How much free space does the filesystem have?  How big is each image
file?  For xfs_fsr to work properly it must have sufficient free space
in the filesystem.

> Basically the sparse RAW disk images should be more faster accessible
> than the original drive, because this is 4disk raid, instead of one, AND
> the head don't need to travel through the empty space of the drive...

It sounds like you may have some other issues besides filesystem
fragmentation.

> The XFS_FSR can be good for me or not?

If you have plenty of free space.

> Question 2:
> One of our customers have one storage wich is exactly the same like the
> one wich is described on the Q1, but only used for samba storage for
> storing media files (big files.)

Writing large files sequentially shouldn't cause fragmentation.

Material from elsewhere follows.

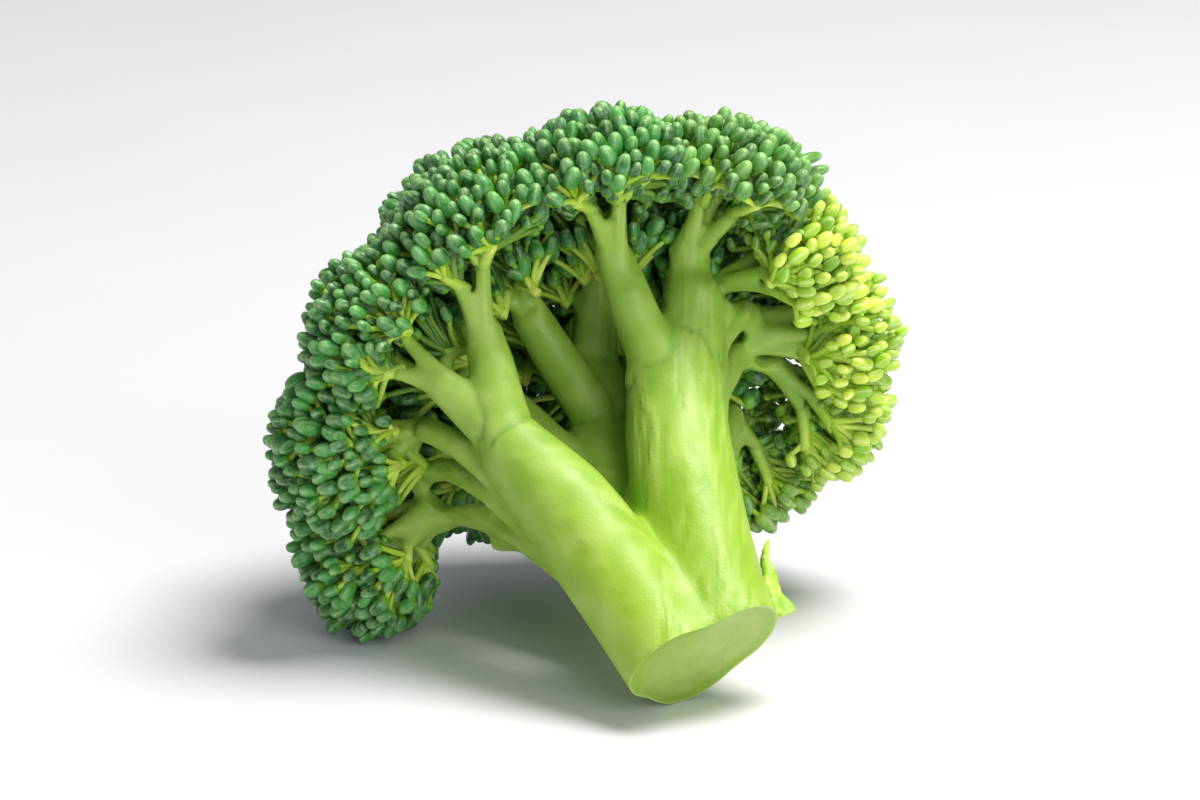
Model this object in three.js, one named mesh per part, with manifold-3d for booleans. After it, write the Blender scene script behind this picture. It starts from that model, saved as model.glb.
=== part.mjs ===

> I am sure, there is no torrent or similar, and i have told to the
> customers on the beginning "don't write more files parallel, to avoid
> fragmentation", but today the storage is >95% fragmented.
> The customer sad, he only does file write one by one, and nothing more.
> How can this be?

What were the mkfs.xfs arguments you used when creating these
filesystem?  Please share xfs_info output for the filesystems in
question, and details of the underlying hardware RAID storage.